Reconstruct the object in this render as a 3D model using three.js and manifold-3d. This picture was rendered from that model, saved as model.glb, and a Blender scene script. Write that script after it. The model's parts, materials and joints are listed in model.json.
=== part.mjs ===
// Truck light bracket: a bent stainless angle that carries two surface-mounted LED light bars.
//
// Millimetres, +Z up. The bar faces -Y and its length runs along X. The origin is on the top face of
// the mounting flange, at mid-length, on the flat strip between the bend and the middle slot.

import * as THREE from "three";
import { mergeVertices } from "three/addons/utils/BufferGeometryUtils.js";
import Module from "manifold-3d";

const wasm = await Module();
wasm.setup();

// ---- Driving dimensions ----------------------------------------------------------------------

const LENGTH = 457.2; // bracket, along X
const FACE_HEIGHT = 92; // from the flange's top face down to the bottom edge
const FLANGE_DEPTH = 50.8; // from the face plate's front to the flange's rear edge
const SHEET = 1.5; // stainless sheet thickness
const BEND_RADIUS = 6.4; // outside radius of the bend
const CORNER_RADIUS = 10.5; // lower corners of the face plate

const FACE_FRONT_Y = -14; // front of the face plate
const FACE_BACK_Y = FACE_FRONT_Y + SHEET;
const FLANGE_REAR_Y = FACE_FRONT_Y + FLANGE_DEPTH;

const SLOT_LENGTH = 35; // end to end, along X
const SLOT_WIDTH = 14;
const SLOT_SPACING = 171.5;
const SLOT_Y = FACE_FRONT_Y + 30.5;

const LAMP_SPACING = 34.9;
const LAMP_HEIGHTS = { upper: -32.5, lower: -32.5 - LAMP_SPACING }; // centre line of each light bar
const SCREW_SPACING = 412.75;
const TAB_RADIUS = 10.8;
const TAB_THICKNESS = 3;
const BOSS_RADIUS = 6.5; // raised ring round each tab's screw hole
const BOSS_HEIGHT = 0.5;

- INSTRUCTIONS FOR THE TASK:
Go through the material and copy out every line with "three" in it.

- CORRECT ANSWER:
Reconstruct the object in this render as a 3D model using three.js and manifold-3d. This picture was rendered from that model, saved as model.glb, and a Blender scene script. Write that script after it. The model's parts, materials and joints are listed in model.json.
import * as THREE from "three";
import { mergeVertices } from "three/addons/utils/BufferGeometryUtils.js";